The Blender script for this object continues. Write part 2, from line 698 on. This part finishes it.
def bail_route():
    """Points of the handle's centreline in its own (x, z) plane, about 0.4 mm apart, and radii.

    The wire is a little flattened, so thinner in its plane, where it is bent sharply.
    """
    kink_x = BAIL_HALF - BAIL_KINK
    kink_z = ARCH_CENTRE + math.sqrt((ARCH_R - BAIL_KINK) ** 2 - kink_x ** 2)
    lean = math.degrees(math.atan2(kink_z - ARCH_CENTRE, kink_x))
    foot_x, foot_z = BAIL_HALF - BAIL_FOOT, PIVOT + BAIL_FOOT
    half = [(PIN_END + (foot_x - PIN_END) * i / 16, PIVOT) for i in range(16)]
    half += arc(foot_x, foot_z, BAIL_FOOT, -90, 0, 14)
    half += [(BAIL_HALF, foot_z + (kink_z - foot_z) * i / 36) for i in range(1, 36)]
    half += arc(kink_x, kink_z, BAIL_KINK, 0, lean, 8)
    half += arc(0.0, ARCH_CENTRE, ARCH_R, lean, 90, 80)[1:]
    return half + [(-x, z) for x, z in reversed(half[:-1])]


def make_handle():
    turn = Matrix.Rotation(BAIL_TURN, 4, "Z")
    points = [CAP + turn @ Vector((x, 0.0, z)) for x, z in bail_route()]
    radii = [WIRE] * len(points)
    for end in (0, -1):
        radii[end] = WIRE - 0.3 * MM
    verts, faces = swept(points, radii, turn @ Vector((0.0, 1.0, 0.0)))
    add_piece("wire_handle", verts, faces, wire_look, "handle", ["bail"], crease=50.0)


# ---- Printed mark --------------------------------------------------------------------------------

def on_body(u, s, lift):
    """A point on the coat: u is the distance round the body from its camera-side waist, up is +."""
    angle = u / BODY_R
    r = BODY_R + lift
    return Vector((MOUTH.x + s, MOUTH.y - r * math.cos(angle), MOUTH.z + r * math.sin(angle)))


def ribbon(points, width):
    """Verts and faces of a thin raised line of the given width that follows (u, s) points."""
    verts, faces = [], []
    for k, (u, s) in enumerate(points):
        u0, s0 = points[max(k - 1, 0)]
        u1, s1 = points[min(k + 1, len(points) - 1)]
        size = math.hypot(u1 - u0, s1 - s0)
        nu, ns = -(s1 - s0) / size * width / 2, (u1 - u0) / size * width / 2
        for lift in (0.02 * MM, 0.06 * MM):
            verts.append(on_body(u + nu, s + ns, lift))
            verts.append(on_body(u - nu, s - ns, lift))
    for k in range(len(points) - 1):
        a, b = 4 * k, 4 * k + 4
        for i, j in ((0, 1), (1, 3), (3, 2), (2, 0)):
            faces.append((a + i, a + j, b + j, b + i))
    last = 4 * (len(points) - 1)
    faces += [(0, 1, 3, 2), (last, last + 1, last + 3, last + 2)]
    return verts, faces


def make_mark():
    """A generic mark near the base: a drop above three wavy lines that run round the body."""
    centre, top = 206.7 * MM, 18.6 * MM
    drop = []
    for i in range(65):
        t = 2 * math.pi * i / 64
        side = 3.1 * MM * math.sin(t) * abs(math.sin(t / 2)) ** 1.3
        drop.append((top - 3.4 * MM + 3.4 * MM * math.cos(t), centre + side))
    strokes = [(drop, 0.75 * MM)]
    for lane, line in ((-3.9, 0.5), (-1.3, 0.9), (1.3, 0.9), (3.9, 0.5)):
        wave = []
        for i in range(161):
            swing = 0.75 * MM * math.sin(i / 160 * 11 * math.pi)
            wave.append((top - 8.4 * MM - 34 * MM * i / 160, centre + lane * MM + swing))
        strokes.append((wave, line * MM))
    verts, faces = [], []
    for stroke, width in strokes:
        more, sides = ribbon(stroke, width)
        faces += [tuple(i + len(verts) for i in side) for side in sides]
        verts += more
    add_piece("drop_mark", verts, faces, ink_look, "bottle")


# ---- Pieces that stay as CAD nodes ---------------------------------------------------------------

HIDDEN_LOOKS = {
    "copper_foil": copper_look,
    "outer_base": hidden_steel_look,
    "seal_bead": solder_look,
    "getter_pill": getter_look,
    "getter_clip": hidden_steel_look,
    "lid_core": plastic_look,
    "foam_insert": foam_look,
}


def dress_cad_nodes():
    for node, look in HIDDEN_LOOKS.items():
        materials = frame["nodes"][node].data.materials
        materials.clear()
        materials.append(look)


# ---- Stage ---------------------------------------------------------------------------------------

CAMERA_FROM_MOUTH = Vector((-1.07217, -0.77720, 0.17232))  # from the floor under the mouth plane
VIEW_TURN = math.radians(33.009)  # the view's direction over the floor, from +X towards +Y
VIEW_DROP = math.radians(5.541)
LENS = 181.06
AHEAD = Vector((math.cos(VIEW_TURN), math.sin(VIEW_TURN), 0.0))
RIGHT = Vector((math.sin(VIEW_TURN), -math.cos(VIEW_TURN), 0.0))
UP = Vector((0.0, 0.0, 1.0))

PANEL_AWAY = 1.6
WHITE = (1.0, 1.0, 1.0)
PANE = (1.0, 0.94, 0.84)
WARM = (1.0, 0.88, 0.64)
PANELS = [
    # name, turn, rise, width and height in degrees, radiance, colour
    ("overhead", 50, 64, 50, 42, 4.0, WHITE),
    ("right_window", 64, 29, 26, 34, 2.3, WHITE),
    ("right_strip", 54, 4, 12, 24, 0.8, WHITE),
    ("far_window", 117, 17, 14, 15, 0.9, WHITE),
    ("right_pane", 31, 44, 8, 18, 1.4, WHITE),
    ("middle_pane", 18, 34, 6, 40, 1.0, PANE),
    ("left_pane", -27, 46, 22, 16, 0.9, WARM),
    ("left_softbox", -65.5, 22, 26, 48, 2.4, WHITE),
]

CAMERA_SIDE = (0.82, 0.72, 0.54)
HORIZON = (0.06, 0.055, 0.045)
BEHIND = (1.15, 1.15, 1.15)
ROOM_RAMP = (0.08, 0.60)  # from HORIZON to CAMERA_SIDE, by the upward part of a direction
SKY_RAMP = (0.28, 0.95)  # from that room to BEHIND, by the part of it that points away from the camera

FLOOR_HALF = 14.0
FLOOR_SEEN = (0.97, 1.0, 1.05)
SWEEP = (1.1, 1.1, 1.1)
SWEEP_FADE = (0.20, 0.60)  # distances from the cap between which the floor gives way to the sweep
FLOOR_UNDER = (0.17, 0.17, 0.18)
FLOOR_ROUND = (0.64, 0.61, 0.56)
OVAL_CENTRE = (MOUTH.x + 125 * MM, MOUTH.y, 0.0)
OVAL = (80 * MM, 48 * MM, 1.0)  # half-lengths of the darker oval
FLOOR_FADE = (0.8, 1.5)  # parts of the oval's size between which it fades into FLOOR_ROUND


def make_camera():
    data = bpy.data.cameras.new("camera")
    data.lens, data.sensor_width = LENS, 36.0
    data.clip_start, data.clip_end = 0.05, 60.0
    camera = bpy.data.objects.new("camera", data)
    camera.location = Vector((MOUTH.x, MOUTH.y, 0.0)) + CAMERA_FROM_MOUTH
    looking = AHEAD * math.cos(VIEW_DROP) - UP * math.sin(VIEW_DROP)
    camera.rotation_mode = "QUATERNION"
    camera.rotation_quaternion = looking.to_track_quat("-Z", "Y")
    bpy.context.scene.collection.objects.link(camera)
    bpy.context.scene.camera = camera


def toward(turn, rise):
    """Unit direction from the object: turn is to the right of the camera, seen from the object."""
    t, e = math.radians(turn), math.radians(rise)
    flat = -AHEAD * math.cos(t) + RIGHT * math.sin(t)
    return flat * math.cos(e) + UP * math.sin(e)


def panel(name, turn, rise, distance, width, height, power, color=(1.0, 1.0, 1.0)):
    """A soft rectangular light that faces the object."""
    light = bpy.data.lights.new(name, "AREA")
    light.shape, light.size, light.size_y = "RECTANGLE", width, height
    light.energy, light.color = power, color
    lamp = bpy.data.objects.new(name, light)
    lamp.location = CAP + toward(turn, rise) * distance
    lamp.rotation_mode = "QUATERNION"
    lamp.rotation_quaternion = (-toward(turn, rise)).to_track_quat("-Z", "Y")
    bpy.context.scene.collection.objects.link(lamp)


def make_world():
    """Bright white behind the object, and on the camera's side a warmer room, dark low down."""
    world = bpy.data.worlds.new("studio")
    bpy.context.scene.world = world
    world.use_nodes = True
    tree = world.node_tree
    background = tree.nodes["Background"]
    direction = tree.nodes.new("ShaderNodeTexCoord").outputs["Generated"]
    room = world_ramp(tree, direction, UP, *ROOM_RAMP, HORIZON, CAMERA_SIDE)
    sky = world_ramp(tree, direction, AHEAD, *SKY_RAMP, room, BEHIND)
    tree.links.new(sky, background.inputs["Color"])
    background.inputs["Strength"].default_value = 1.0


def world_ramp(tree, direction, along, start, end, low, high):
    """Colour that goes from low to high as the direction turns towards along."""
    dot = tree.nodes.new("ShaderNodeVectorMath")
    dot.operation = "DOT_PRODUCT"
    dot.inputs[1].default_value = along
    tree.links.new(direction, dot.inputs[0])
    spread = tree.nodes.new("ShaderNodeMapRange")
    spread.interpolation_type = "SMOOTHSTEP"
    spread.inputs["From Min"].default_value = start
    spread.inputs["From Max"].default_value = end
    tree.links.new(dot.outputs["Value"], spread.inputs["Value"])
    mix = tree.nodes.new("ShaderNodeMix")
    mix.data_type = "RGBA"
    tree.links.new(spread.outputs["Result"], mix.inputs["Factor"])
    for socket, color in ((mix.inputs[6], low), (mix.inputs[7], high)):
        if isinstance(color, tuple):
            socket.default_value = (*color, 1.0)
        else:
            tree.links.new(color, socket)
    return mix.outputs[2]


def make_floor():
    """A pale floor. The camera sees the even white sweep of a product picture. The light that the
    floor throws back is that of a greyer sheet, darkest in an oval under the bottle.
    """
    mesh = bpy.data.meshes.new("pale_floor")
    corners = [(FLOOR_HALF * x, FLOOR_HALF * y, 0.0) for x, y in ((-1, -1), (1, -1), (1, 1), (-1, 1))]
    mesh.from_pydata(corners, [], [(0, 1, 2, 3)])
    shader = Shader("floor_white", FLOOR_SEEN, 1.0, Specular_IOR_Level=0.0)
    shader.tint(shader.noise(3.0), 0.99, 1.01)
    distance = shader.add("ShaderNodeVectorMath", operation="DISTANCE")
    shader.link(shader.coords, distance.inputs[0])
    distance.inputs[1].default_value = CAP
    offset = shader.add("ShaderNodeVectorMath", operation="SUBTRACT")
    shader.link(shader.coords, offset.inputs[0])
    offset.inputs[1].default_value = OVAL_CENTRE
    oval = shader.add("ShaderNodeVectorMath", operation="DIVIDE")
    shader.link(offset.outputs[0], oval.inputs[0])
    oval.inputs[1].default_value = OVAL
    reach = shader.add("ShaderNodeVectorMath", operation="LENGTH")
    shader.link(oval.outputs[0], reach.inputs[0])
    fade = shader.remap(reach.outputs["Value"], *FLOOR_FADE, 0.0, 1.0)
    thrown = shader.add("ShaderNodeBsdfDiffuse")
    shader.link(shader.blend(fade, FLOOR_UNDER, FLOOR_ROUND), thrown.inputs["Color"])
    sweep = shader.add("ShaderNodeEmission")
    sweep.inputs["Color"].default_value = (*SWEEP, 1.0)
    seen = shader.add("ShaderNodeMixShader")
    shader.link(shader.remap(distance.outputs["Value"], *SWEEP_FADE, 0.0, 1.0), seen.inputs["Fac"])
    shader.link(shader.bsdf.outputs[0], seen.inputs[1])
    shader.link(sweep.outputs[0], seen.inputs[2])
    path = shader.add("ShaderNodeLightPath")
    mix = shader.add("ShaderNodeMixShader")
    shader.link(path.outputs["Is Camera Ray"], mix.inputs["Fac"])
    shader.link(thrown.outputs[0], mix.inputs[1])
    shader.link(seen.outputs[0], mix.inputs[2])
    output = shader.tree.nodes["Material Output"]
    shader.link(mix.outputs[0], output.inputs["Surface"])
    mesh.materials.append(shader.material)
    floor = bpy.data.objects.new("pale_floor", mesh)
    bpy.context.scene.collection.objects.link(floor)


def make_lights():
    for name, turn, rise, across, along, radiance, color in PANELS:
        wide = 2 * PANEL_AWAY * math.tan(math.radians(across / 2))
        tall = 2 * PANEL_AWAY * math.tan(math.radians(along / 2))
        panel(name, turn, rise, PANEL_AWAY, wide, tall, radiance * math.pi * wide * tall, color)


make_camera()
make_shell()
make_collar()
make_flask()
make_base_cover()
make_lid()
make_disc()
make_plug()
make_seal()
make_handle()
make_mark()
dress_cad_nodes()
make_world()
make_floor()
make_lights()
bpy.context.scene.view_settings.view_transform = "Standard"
^^^^^^^^
**WORK TO BE COMPLETED:** The lines from the top of the data above down to the line containing "apart, and radii." are to be copied exactly; no other line should appear.

**RESULT FOR THIS EXERCISE:**
The Blender script for this object continues. Write part 2, from line 698 on. This part finishes it.
def bail_route():
    """Points of the handle's centreline in its own (x, z) plane, about 0.4 mm apart, and radii.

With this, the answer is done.